Goal »
From the listing, collect all lines containing the word "overall".

Data extract »
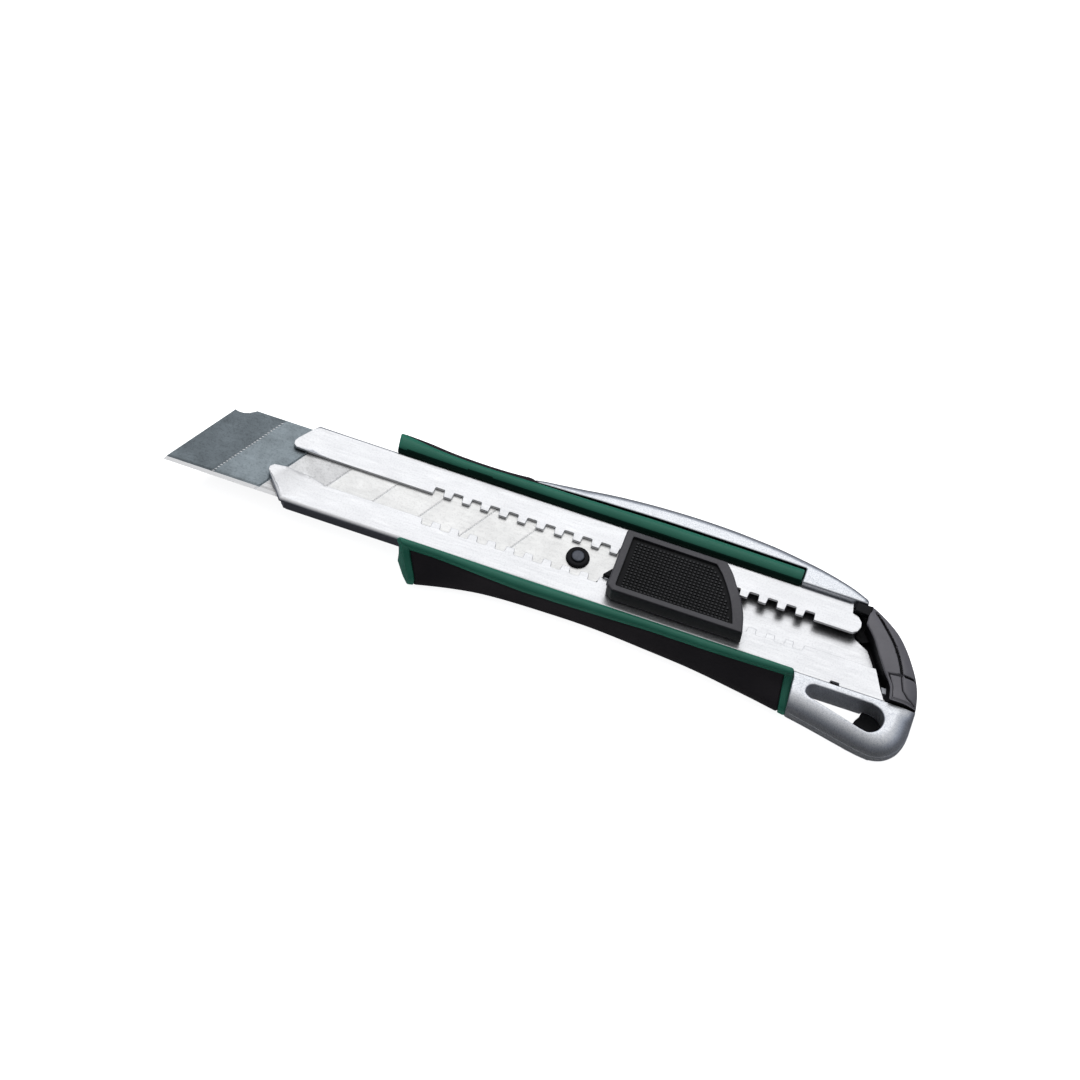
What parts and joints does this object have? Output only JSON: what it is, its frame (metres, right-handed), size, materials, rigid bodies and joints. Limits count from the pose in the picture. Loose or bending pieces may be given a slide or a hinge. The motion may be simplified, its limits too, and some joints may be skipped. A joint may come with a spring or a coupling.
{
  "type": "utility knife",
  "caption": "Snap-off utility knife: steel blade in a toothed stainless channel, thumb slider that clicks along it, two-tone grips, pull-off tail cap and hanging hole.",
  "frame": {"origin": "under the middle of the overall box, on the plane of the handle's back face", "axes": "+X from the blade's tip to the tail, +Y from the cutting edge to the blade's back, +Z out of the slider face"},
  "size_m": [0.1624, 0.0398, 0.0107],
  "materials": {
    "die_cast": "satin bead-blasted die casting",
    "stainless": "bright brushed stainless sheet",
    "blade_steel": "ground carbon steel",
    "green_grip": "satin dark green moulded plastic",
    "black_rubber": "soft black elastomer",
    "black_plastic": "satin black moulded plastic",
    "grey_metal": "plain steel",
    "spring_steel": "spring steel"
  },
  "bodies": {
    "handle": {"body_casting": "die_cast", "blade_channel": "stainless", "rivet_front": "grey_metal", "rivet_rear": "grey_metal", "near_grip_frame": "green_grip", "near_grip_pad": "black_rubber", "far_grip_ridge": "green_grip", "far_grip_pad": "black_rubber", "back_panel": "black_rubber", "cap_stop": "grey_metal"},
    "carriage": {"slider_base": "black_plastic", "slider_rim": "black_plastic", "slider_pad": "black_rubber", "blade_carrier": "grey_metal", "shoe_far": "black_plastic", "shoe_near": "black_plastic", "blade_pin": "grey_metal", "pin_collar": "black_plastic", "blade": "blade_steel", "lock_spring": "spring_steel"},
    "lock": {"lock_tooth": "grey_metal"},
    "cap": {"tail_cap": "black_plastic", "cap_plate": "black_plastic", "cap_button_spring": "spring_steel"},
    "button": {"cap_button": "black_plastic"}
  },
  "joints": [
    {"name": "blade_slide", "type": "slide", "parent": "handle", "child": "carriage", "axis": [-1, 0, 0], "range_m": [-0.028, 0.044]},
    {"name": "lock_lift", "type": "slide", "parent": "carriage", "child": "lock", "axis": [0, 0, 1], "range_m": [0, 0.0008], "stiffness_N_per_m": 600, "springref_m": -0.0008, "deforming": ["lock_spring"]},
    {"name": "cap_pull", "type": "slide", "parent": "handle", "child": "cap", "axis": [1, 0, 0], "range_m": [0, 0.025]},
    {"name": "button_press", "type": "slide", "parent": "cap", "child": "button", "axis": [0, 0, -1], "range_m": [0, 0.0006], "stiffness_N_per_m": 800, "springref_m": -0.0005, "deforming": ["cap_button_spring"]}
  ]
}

* * *

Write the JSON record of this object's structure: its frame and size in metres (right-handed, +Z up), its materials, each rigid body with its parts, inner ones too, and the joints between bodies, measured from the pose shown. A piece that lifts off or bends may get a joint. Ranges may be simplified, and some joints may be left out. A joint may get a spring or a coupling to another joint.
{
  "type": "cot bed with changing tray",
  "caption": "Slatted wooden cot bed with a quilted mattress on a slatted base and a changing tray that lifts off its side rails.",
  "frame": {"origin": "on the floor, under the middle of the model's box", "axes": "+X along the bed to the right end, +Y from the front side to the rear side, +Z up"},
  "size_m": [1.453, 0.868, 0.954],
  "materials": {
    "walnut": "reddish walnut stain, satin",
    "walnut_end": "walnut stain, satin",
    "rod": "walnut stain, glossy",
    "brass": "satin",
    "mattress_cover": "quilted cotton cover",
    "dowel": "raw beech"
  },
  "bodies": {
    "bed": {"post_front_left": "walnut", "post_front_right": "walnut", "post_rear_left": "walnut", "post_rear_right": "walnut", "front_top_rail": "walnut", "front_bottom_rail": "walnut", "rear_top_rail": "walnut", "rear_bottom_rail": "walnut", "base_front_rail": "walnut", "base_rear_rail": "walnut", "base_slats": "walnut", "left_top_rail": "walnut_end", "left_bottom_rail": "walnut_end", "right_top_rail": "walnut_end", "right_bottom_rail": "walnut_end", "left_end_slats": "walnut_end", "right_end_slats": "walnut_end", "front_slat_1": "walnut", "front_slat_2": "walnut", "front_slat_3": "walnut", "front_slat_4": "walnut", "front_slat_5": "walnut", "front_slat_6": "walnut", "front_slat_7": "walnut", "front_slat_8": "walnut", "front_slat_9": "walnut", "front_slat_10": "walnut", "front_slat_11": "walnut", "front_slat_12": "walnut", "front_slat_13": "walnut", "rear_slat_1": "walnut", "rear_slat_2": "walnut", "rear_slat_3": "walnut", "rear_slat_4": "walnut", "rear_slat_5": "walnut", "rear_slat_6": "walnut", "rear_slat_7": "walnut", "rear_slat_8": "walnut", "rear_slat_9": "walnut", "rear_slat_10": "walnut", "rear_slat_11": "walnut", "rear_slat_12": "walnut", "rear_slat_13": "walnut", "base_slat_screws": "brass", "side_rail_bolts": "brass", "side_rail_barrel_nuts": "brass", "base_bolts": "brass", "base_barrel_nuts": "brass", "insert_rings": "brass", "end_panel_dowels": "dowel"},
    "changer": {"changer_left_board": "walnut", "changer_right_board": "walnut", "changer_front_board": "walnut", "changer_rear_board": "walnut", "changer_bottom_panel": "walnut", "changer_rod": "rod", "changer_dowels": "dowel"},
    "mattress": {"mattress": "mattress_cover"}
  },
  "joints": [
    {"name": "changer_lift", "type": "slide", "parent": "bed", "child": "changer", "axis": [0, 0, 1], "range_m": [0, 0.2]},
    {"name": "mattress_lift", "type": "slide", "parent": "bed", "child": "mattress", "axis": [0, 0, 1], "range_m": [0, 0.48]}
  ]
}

--

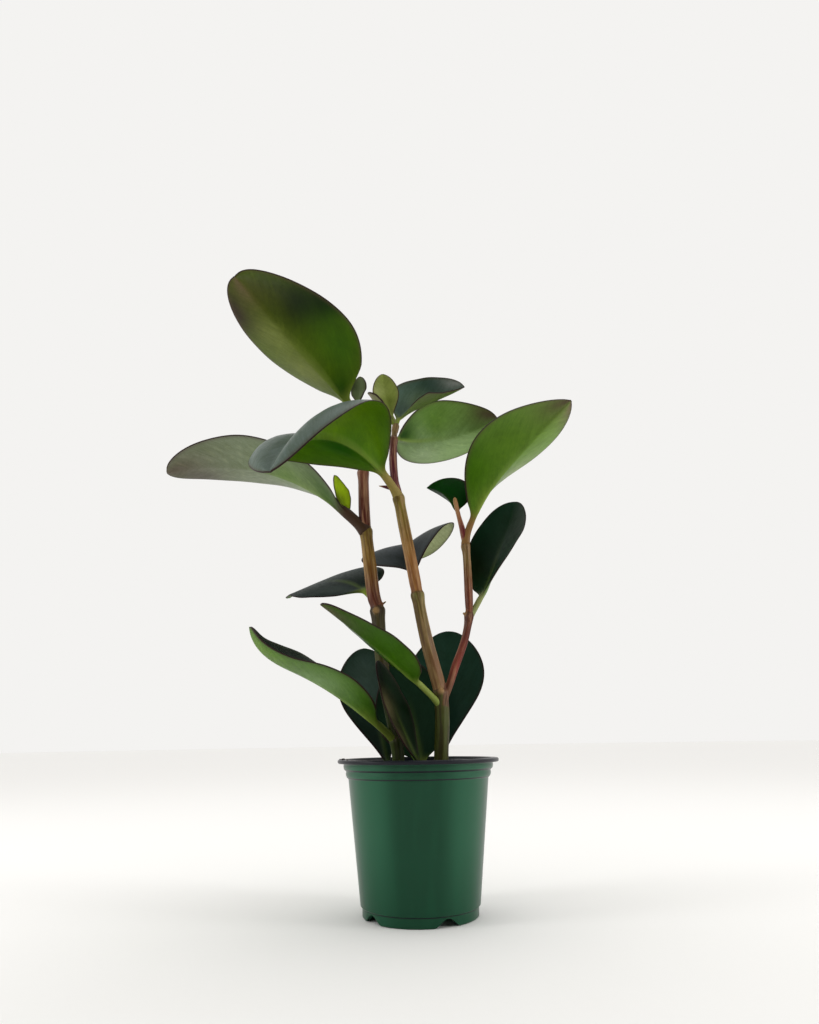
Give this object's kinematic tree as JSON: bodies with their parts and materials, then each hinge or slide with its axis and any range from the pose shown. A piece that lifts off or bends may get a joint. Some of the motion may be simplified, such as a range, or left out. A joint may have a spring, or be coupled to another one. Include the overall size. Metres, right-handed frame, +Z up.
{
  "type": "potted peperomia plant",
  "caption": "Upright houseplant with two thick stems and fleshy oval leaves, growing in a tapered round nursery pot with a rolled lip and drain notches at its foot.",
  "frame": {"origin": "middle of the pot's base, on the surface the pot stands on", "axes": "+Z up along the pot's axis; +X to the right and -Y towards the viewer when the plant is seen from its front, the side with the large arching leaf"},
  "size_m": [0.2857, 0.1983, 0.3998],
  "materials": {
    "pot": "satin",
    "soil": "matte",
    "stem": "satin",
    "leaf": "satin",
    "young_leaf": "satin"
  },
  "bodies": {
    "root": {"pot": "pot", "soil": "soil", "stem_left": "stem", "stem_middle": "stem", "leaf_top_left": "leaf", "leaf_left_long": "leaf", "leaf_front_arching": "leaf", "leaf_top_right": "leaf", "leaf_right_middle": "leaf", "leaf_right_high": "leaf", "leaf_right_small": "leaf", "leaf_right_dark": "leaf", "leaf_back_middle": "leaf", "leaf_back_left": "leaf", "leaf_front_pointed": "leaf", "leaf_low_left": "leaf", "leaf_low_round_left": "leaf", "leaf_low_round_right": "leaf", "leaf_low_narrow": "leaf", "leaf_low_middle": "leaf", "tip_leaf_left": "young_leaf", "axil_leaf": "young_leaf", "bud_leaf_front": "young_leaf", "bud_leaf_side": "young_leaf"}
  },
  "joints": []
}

Solved problem »
  "frame": {"origin": "under the middle of the overall box, on the plane of the handle's back face", "axes": "+X from the blade's tip to the tail, +Y from the cutting edge to the blade's back, +Z out of the slider face"},
Give this object's kinematic tree as JSON: bodies with their parts and materials, then each hinge or slide with its axis and any range from the pose shown. A piece that lifts off or bends may get a joint. Some of the motion may be simplified, such as a range, or left out. A joint may have a spring, or be coupled to another one. Include the overall size. Metres, right-handed frame, +Z up.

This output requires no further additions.